Malicious Hackers Go to Great Lengths to Hide their Identities, And the Nature of the Internet Makes it Simple.
“On the Internet, nobody knows you’re a dog.”
That saying has been making its way around the Web since 1993, longer than the majority of the world’s two billion Internet users have been online. It speaks a central truth about the Internet: it’s a great tool for helping people become anonymous. Security professionals and law enforcement agents have always been painfully aware of this problem, which is why so few malware creators, phishers and malicious hackers are ever brought to justice. Due to the relative simplicity of masking identities and working through multiple layers of proxies, it’s usually not even clear in whose geographic jurisdiction an attack originated.
There are ways to figure out roughly where somebody is on the network. Databases that map IP addresses to geographical locations exist, and, to a certain extent, country-code top-level domains — ccTLDs like .de, .uk and .in — indicate a possible location of an Internet resource. Blocking IP address ranges based on malicious behavior is standard network security practice, but it cannot reliably pinpoint perpetrators. And it does not map well to domain names.
Periodically, attempts are made to assign risk profiles to nations based on the activities observed in their ccTLDs. Research reports are published, often based on limited sample sizes that point to certain top-level domains as “riskier” than others. In turn, this associates a country with the malicious activities that take place under its domain. This is almost useless when attempting to discover the location of bad Internet actors. Malicious hackers these days work off a business model, and they pick domains at the lowest price, or with the fewest controls. When domains are expected to be quickly blocked, they become disposable, and price is then more important than relevance to content. Geography and registry policies have little impact on which ccTLDs the bad guys will abuse.
A recent report from the Anti-Phishing Working Group (APWG) noted that phishers are increasingly using free sub-domain services, URL shorteners and compromised hosts to channel their attacks. The APWG found that 183 separate top-level domains were used in phishing attacks in the second half of 2010. That’s about two thirds of the total number of TLDs currently available. The choice of TLD was largely irrelevant when it came to apportioning culpability on a country-by-country basis. For example, Thailand’s .th was found to have 12.6 affected domains for every 10,000 domains registered; it was the most phishing-saturated TLD by a considerable margin. Close investigations, though, showed that was almost entirely due to attackers taking advantage of compromised Web servers in universities and government agencies, rather than domains registered specifically for use in phishing.
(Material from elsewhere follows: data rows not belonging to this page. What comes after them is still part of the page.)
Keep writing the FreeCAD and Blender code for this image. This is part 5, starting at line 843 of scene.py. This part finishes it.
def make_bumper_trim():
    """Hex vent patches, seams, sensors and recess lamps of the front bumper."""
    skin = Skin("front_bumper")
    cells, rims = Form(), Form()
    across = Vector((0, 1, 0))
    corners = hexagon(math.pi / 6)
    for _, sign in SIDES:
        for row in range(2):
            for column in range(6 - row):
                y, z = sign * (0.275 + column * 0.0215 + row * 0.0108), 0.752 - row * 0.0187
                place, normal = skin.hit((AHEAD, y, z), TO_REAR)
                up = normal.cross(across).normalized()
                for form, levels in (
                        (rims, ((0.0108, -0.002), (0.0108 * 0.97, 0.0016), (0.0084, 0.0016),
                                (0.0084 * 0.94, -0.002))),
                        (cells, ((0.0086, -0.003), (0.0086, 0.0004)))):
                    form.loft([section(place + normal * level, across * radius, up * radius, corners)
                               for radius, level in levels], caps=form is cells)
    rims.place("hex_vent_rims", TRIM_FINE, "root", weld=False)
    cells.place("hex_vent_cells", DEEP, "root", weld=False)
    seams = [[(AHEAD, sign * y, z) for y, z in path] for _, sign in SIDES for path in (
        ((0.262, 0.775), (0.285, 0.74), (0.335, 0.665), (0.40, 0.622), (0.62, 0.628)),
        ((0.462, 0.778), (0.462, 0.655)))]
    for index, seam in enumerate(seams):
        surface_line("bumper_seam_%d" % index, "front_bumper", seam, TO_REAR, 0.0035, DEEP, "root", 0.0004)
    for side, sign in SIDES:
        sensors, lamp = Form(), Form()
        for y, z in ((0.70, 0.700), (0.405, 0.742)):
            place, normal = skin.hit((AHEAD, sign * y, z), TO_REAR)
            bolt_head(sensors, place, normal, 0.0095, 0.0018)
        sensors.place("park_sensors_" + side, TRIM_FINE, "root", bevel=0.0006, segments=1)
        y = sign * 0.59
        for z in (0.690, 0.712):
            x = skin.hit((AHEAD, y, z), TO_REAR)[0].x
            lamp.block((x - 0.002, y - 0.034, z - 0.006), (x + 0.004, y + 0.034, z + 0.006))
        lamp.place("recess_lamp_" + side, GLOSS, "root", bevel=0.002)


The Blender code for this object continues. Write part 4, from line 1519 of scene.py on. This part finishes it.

Similarly, the Cocos (Keeling) Islands (.cc), an Australian territory in the Indian Ocean, and Tokelau (.tk), a tiny island in the South Pacific, have far more numerous incidents of phishing in their ccTLDs than their modest populations would suggest. In the case of .tk, this is because the registry offers second-level domains for free – which has, incidentally, made it the third-largest ccTLD by volume after Germany and the UK. For Cocos’ .cc, it has been plagued by phishers due to services offered by a separate company, based in Korea, which offers extremely cheap domains in bulk at the third level under the unofficial extension .co.cc. Sub-domain services using second-level domains accounted for 22% of all phishing domains in the second half of last year, the APWG found.
As well as price, another reason for the popularity of such services may be surprising. Not only are phishers not very selective about which TLD they abuse, they are also not particularly interested in obtaining misleading domain names. The APWG has found that only 9% of phishing domains use a variant or misspelling of the brand they are attempting to imitate at the second level. Instead, phishers have found that using an IP address or placing the brand at the third level, such as brand.example.com, or in a directory, such as example.com/brand, is usually sufficient to mislead victims into clicking links and handing over their confidential information. Symantec reported in June this year that the number of phishing runs that advertise an IP address rather than a domain name increased by 15%. For brands proactively monitoring domain registrations for abuse, these tactics are a lot harder to track down.
Fraudulent domain registrations and malicious domain usage are therefore not particularly good indicators of the origin of attacks. The same is true of botnet-based attacks. Until the command and control centers have been traced and the bot-herder apprehended, it’s not possible to make more than a broad inference of the attacker’s likely location. The fact that most bots can be found in the U.S. does not necessarily indicate that the attacker also lives there. If a botnet is mostly spread in, say, Korea, then it is possible to assume that the attacker can at least speak Korean. According to Symantec’s research, some of the so-called BRIC economies (specifically, Brazil, India and Russia) have some of the highest botnet infection rates in the world. This does not necessarily indicate that the attackers come from those countries; it’s likely due in part to the rapidly growing Internet user communities in those countries, where usage is increasing but education and general security savvy lags.
Ultimately, while attempts to map the sources of attacks may make good headlines and provide interesting, high-level context for security and Internet usage trends, they are of limited utility when it comes to actually figuring out where the bad guys call home. Malicious hackers usually go to great lengths to hide their identities and the research shows that top-level domains are not the best way to pinpoint the world’s cybercrime hubs.